■ JOB ■
Go through the data below and gather each line containing "this".

■ EXTRACTED DATA ■
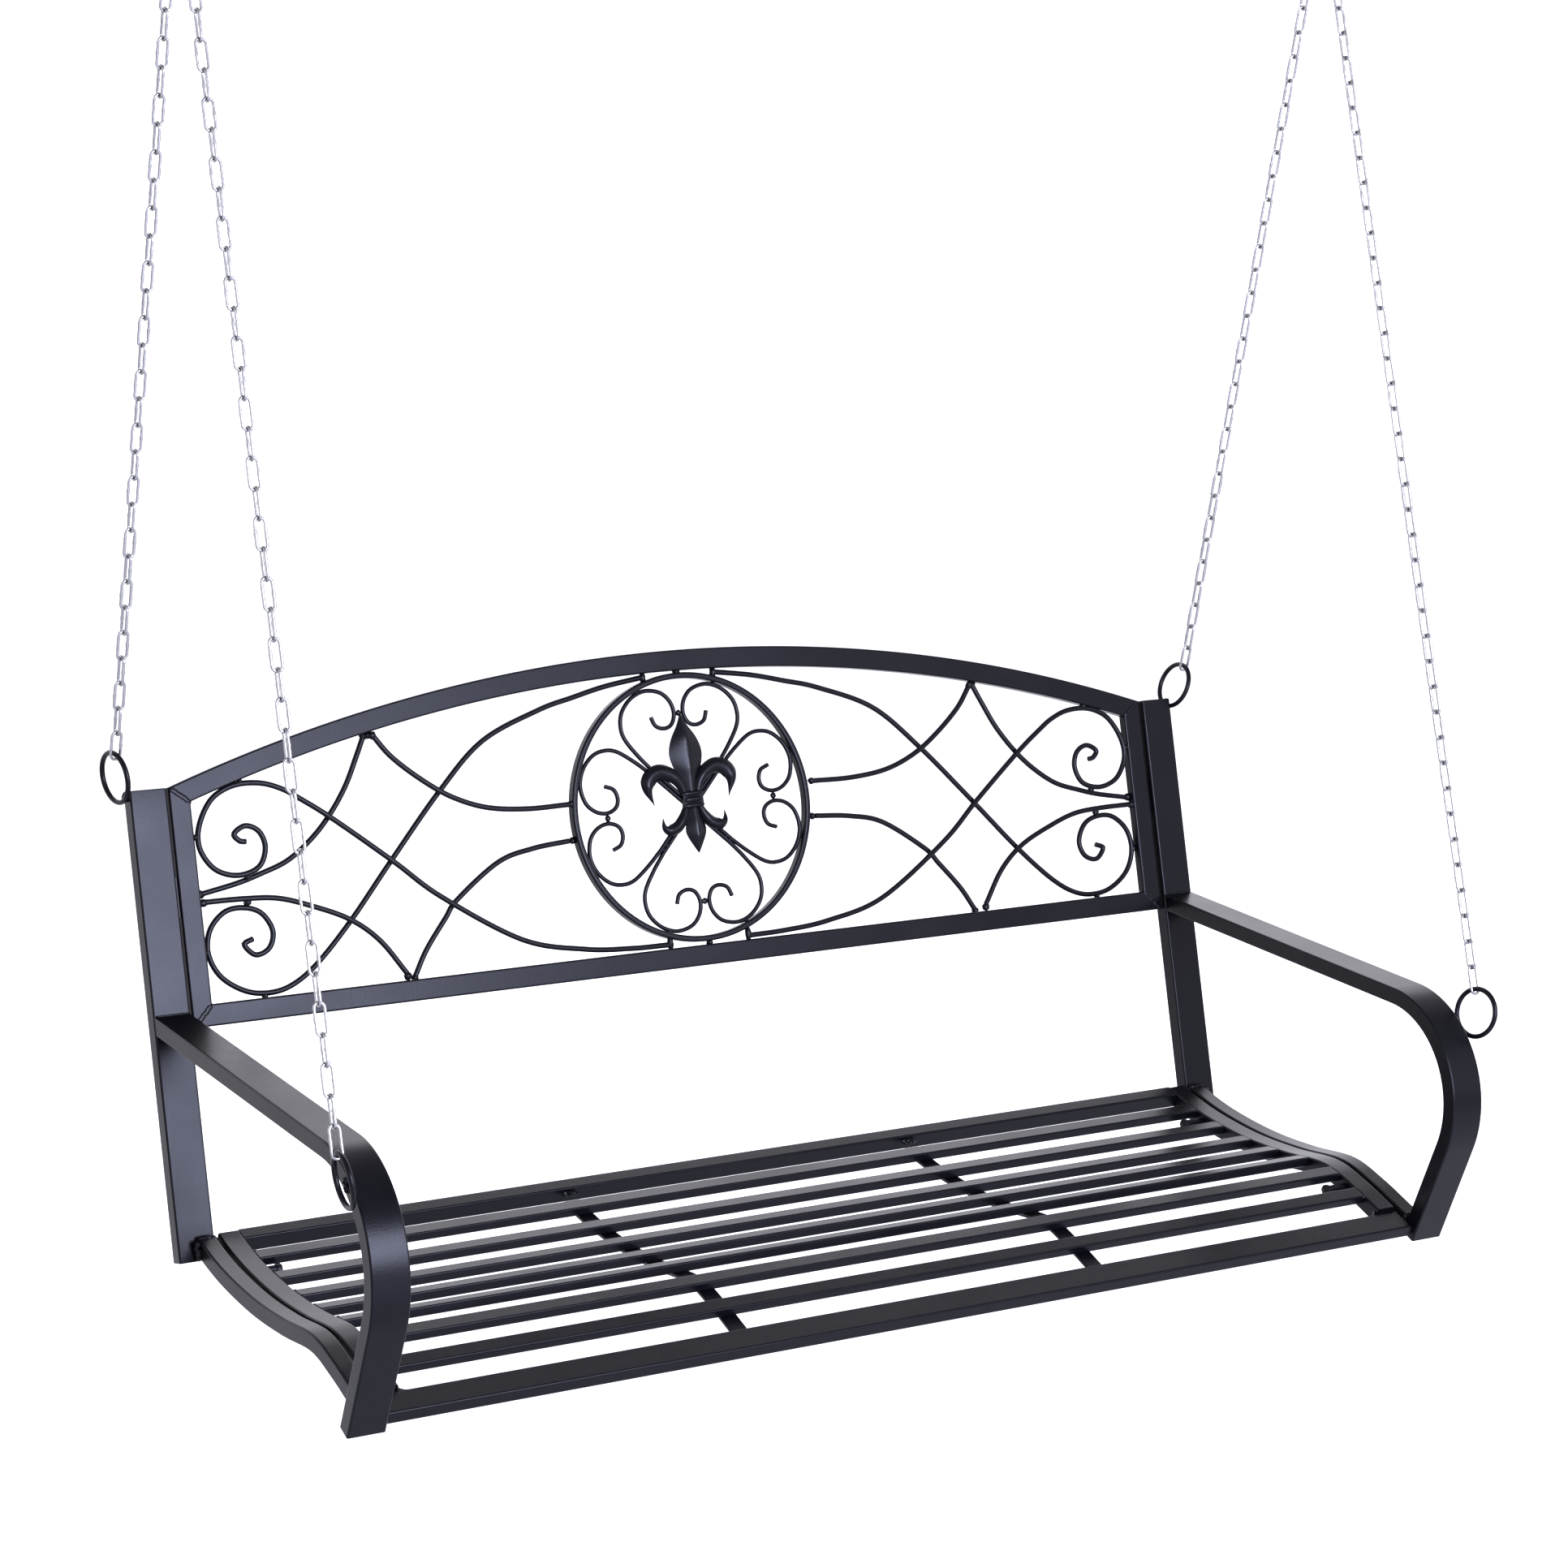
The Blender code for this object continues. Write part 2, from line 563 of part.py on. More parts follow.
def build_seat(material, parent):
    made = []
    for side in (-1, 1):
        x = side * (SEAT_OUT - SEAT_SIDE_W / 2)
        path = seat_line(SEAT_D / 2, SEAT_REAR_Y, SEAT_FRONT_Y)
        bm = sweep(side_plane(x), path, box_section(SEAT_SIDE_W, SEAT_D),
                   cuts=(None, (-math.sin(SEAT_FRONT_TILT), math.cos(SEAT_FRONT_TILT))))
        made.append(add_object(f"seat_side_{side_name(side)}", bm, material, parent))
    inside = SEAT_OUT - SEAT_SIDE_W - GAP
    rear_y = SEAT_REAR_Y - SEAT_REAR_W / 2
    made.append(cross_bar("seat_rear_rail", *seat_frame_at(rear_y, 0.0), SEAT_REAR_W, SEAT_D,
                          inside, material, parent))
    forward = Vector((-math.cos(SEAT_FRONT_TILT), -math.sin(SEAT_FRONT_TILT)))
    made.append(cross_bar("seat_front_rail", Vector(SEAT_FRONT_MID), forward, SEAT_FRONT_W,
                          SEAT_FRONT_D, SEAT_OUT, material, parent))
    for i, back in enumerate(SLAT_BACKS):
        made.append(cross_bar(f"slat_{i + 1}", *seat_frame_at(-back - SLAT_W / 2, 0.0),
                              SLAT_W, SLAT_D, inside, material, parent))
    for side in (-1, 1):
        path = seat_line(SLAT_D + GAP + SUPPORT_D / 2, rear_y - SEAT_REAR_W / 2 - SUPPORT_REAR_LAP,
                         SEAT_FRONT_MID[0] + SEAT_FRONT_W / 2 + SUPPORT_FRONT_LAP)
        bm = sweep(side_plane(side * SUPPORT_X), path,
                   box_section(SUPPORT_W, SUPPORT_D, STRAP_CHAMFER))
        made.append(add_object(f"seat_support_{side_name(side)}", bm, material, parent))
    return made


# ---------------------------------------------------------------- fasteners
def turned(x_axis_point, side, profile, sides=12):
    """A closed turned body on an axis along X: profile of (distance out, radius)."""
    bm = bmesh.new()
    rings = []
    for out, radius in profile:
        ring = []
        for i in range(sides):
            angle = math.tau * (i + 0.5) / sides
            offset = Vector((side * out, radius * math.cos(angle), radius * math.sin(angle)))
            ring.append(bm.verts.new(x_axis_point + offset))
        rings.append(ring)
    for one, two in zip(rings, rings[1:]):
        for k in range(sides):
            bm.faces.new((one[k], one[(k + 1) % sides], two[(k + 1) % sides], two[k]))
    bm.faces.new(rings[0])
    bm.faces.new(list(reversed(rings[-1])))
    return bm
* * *
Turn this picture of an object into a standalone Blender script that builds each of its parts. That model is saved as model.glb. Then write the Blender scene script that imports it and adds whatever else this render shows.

■ REPLY ■
The Blender code for this object continues. Write part 2, from line 563 of part.py on. More parts follow.
Turn this picture of an object into a standalone Blender script that builds each of its parts. That model is saved as model.glb. Then write the Blender scene script that imports it and adds whatever else this render shows.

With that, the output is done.